The region is forecast to invest $525-billion in the energy sector, but funding concerns could upset the ambitious investment programmes
The Arab Petroleum Investment Corporation (Apicorp) expects MENA energy capital investment to reach $525-billion over the next five years.
But the Dammam-based lender estimates that the figure is at least $90-billion short of the 'investment potential'. The company examined nearly 200 energy projects planned and announced in the public and private sectors.
While oil projects are expected to gain momentum due to the high price of crude, gas projects may be delayed due to a glut in global supplies.
"For natural gas, however, the option to wait may still have value for project sponsors as they continue facing higher market uncertainty," notes Apicorp senior consultant Ali Aissaoui.
"Gas prices, which have greatly deviated from oil parity, are expected to keep diverging between markets: $4‐5/MBtu in fully liberalized markets with abundant domestic supplies to $12‐15/MBtu in markets relying on imports under traditional long term contracts."
Not surprisingly, Saudi Arabia leads the ranking with $141-billion in energy projects under way, with the UAE a distant second with $76-billion projects.
Iran is third with $48 billion, and Qatar's moratorium in its North Field gas developments means the gas-rich country will only see investment of $48-billion in its energy sector over the five-year period.
However, Kuwait and Iraq - which offer tremendous potential in their natural resources - will continue to suffer from under-investment.
"In Kuwait the problem seems to be one of policy paralysis induced by indecisive politics. As a result, major components of the upstream program and key downstream projects such as the giant al‐Zour refinery are still to be decided," says Aissaoui.

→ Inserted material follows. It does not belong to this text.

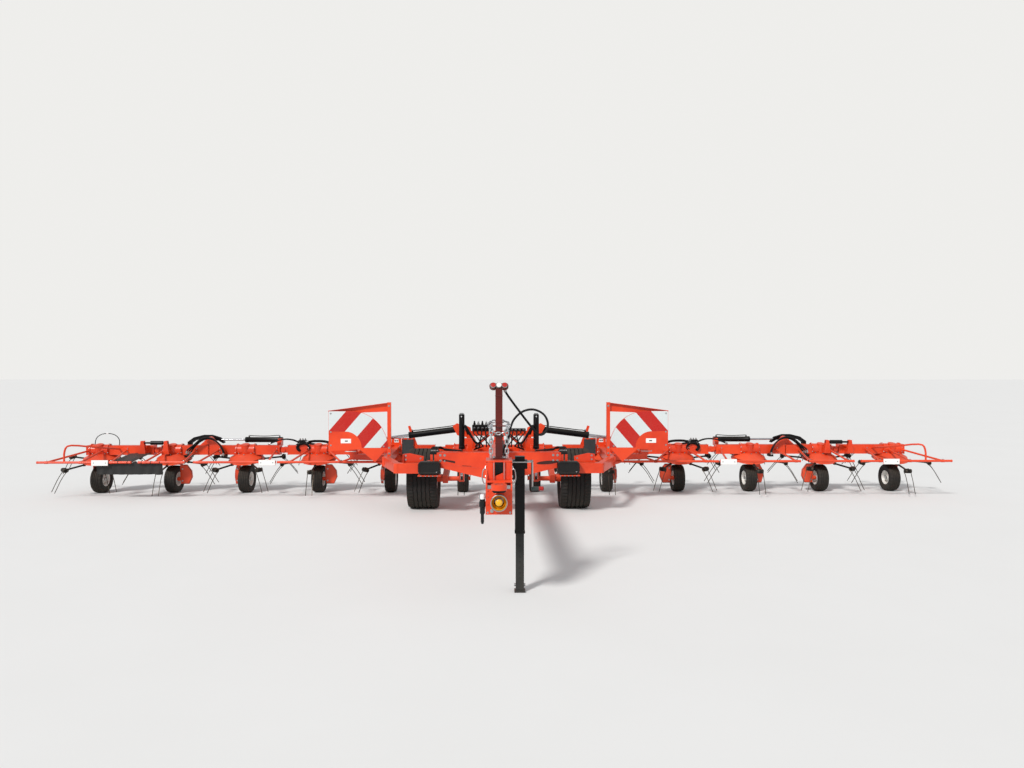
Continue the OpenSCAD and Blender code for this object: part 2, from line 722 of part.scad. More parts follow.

"In Iraq there seems to be no major disagreement about the vital need to achieve the full development of the oil and gas sectors. However, for the commitment to be credible, the federal government needs to pass a long‐awaited package of hydrocarbon legislation and provide durable solutions to recurring security threats and logistic complications."
Meanwhile, energy investments in countries like Egypt, Libya, Syria, Tunisia, Yemen and Bahrain is expected to suffer on account of the domestic unrest faced by each of these nations.
Of the $525bn capital requirements in MENA region for the period 2012‐16, the oil value chain accounts for 42%, the gas value chain for 34% and the remaining 24% represent the oil and gas fuelled power generation sector.
The power/water sector has remained a key, steady driver of investment for MENA energy sector, but clearly has not moved fast enough given the chronic shortages in many countries. To catch up with unmet potential demand, this sector needs massive capital requirements of some $126bn whose funding will be most challenging, according to Apicorp estimates.
Funding worries
But there are challenges ahead, as deteriorating global economy could put pressure on funding availability for projects.
Raising high amounts of debt in a context of a collapsing loan market and persistently high cost of borrowing will be hardly possible, notes the bank, referring to the global economic downturn.
"Project sponsors will continue to face many of the same challenges, i.e. cost uncertainty, feedstock availability and fund accessibility, with the latter becoming more critical than any time before," says Apicorp.
As long as average Opec crude prices remains above $90 billion, many countries can make for the funding shortfall.
"But the resulting shortfall could be even larger if MENA public investment funds, which have stepped up their involvement in the local loan market in recent years, are denied support by governments now confronted with more competing social demands for public funds," concludes Apicorp.
Constrained supplies
Paradoxically, funding constraints will ensure that oil prices remain high despite slowing demand, especially in OECD countries.
Prices have remained high due to loss of Libyan supply and an acute awareness by oil traders that much of the world is pumping oil at near capacity - with the exception of Saudi Arabia and a few other Gulf countries.
Barclays Capital notes that while global oil demand growth has slowed from last year's high base yet remains healthy by historical standards.
"Our analysis suggests that if global GDP growth was cut by half (to about 2% year-on-year), global oil demand growth could be a mere 0.4-0.5 mb/d and that in order to see negative oil demand growth, global GDP would need to fall very markedly to about 1% year-on-year (with almost all growth coming from emerging economies and the OECD in recession)."
Not surprisingly, most analysts, including Barclays Capital, expect Brent crude to hover around $110-121 next year, as global economy stages a recovery of sorts.
This positive outlook could well ensure that oil projects could find financing even in a tough economic environment.